AIM
Lines containing the word "bodies" are to be located and copied.

SOURCE DATA
··········

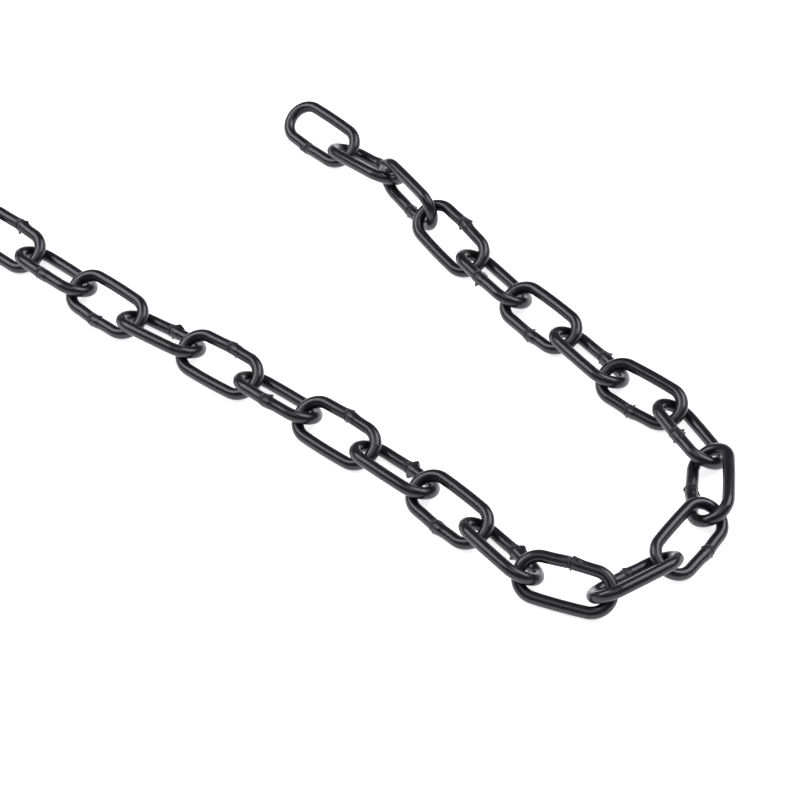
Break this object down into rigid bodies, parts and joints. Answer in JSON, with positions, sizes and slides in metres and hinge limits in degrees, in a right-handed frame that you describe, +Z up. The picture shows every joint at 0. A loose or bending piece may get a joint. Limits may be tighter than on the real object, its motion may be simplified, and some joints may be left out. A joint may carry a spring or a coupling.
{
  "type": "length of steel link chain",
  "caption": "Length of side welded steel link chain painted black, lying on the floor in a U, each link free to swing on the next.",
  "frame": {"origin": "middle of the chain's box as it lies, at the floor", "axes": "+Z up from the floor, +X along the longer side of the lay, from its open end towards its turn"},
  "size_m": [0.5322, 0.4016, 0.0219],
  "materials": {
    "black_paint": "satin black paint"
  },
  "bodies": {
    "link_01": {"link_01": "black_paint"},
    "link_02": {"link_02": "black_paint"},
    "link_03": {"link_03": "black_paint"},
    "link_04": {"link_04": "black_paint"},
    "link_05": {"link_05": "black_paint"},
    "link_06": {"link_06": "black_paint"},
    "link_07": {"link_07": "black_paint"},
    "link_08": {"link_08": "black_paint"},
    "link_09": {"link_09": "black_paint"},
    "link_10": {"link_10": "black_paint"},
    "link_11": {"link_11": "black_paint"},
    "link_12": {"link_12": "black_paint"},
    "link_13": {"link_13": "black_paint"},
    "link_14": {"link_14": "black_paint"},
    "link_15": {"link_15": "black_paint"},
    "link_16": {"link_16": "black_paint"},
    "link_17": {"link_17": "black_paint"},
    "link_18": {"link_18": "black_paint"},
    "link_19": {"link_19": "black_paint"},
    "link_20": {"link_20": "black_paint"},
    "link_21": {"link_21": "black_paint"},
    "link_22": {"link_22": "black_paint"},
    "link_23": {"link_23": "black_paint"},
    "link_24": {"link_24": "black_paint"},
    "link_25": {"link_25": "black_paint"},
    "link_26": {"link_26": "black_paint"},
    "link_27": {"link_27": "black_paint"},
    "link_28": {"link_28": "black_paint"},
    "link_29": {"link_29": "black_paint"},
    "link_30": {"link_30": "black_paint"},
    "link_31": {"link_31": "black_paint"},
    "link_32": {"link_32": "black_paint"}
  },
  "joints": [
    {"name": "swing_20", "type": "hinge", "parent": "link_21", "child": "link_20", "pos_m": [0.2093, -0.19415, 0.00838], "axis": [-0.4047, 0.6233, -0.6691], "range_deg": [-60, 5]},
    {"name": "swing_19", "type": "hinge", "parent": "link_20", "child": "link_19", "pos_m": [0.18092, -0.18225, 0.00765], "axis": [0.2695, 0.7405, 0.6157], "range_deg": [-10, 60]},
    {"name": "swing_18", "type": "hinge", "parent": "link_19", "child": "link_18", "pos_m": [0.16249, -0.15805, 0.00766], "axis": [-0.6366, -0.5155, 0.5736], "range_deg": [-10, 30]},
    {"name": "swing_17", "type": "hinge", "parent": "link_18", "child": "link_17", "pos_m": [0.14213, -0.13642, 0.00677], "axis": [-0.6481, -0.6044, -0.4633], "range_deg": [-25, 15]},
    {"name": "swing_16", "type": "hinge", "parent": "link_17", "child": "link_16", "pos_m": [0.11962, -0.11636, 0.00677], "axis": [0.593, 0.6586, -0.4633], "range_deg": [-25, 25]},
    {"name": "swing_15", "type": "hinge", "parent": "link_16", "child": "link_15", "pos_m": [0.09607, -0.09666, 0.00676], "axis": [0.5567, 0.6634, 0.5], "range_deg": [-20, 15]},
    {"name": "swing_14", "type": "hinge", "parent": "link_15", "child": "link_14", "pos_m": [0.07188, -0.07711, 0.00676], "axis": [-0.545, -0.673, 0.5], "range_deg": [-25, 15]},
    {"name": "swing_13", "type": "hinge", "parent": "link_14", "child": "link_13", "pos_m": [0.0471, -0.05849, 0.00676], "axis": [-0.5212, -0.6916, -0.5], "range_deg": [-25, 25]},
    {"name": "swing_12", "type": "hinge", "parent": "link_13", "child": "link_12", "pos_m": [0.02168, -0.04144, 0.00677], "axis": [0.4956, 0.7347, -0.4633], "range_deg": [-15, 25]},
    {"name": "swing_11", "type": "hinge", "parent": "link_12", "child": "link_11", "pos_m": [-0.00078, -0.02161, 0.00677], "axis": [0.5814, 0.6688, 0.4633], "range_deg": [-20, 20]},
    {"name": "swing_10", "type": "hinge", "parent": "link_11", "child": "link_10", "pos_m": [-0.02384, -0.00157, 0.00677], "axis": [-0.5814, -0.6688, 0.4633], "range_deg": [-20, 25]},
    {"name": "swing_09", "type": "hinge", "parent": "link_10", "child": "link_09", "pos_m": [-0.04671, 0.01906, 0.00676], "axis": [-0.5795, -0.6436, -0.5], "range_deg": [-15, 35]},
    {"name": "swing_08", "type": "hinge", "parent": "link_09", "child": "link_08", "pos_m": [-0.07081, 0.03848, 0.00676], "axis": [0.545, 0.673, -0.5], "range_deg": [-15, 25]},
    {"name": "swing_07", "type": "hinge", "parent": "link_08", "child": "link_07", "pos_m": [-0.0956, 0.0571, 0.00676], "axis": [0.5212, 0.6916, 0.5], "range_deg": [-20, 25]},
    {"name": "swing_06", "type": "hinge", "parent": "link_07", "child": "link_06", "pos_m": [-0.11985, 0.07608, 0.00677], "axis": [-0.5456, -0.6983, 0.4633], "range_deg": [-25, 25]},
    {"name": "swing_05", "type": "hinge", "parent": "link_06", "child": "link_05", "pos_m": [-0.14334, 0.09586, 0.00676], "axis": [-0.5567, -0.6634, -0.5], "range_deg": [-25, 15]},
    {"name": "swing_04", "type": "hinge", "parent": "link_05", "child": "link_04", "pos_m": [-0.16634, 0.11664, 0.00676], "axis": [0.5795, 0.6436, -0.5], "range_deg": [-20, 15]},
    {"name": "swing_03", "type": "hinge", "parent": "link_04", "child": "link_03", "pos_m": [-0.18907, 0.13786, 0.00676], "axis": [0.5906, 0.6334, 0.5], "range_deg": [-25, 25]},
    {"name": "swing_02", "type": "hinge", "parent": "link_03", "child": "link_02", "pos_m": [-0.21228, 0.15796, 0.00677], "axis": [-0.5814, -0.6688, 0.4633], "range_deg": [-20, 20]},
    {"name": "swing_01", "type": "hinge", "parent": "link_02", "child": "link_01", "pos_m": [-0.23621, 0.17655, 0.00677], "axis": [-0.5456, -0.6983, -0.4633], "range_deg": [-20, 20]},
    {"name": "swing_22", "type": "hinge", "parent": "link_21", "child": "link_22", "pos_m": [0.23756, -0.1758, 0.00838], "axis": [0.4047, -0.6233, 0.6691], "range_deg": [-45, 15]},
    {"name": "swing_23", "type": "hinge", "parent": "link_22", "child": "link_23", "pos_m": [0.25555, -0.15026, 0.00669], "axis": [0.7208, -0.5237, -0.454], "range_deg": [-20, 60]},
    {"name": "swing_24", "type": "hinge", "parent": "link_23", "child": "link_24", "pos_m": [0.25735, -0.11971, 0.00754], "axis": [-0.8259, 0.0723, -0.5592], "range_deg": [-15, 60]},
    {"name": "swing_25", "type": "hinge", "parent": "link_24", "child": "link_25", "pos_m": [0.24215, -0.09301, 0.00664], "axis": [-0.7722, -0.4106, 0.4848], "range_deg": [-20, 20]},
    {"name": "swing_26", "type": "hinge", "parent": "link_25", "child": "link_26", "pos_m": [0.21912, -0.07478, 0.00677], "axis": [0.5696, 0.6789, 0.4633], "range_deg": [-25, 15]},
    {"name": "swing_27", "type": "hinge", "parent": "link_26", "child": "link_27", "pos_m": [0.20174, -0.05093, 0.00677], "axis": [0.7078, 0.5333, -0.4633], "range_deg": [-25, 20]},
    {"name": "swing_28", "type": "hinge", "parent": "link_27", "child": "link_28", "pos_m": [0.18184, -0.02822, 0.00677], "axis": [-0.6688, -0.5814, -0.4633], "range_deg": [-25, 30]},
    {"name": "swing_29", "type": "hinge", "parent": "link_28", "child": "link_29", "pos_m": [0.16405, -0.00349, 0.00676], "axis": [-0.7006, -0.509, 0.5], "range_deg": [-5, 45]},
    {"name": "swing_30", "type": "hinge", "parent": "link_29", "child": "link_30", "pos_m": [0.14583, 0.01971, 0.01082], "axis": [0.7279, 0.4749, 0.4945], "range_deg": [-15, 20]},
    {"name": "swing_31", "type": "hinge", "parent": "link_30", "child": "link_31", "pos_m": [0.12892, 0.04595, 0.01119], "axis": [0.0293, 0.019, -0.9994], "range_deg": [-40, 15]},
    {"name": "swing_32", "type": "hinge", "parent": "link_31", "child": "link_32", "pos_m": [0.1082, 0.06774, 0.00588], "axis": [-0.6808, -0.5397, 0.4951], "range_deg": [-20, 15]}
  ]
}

··········

TASK RESULT
Break this object down into rigid bodies, parts and joints. Answer in JSON, with positions, sizes and slides in metres and hinge limits in degrees, in a right-handed frame that you describe, +Z up. The picture shows every joint at 0. A loose or bending piece may get a joint. Limits may be tighter than on the real object, its motion may be simplified, and some joints may be left out. A joint may carry a spring or a coupling.
  "bodies": {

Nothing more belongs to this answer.